Is there something in your life that you have been putting off with a feeble excuse? Make a commitment now!
III. Be Flexible
At many times, life is going throw some pretty nasty stuff at you. When those times come, in order to be able to dodge, duck, dip, dive, and dodge some of those things, you’re going to have to be flexible.
You guys remember how David defeated Goliath in 1 Samuel 17. Well, after that happened, the women of the town of Israel came out in the streets dancing and singing with tambourines and stuff, and they sang: “Saul has slain his thousands, and David his tens of thousands.”

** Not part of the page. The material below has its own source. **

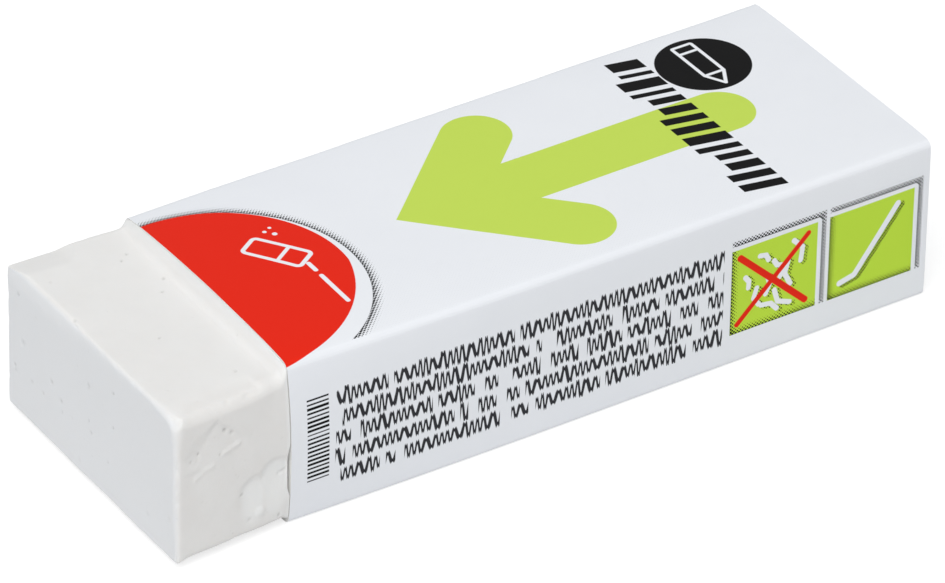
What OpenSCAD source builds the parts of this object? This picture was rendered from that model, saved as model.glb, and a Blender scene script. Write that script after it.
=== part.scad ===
// Vinyl eraser block in a folded card sleeve.
// X runs along the block with the working end at -X, Y runs across it and Z is up.
// The origin is under the middle of the whole object, on the face that it lies on.

/* [Eraser block] */
// Length of the block
block_l = 64.2; // [45:0.1:90]
// Width of the block where the sleeve holds it
block_w = 22.7; // [16:0.1:32]
// Height of the block where the sleeve holds it
block_h = 12.7; // [8:0.1:20]
// Length of the bare end that stands out of the sleeve
bare_l = 9.5; // [3:0.5:30]
// How far each face of the bare end has swollen past the part that the sleeve squeezes
swell = 0.4; // [0.1:0.05:0.4]
// Rounding of the block's long edges
long_edge_r = 0.7; // [0.4:0.1:3]
// Rounding of the edges round the block's ends
end_edge_r = 0.5; // [0.3:0.1:1.4]

/* [Card sleeve] */
// Length of the sleeve
sleeve_l = 55; // [35:0.5:80]
// Thickness of the card
card_t = 0.4; // [0.2:0.05:0.5]
// Outer radius of each fold
fold_r = 0.8; // [0.6:0.1:2]
// Width of the glue flap inside the bottom panel
flap_w = 13; // [5:0.5:13]
// Distance from the bottom panel's free edge to the sleeve's side
seam_inset = 1.3; // [0.8:0.1:3]
// Clearance between the block and the card round it
slip = 0.05; // [0.02:0.01:0.3]

/* [Hidden] */
$fn = 64;

// One layer of card lies over the block, and two lie under it: the flap and the bottom panel.
sleeve_w = block_w + 2 * (slip + card_t);
sleeve_h = block_h + 2 * slip + 3 * card_t;
block_z = 2 * card_t + slip;
overall_l = max(block_l, bare_l + sleeve_l);
block_x = -overall_l / 2;
mouth_x = block_x + bare_l;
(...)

Well, this made King Saul pretty jealous, and so he decided he was going to kill David. Now, you remember that there was a reward for killing Goliath. He was supposed to become the king’s son-in-law by marrying his daughter and be exempt from taxes. Well, Saul had this plot to kill David and attempted to kill him several times. David became the king’s son-in-law, but King Saul still wanted David dead, so he tries to pin him to the wall with his spear, but David is flexible and escapes. This goes on for several more chapters, and David has to continue to be flexible in order to dodge Saul’s attempts to take his life. David goes all over the place and is fleeing town after town. Then, in chapter 24, David and his men are in this cave hiding out and Saul and his men are so close, in fact, Saul’s men are outside of the cave, and Saul goes inside to use the bathroom. David sneaks up on him while he’s going number 2 and he cuts off a piece of his robe without being noticed. Then when Saul leaves the cave, David comes out after him and says, “Na na na boo boo, I got your robe.” No, he says, “I could have killed you, but I spared your life. I haven’t done anything wrong, yet you’re trying to kill me, stop it.” Well, Saul comes to his senses and makes a deal with David. And then a few chapters later, Saul’s after him again, and David again spares his life because David has made an oath to not touch the Lord’s anointed. Well, eventually, we know that David becomes King of Israel, but he had to be pretty flexible along the way in order to get to that place.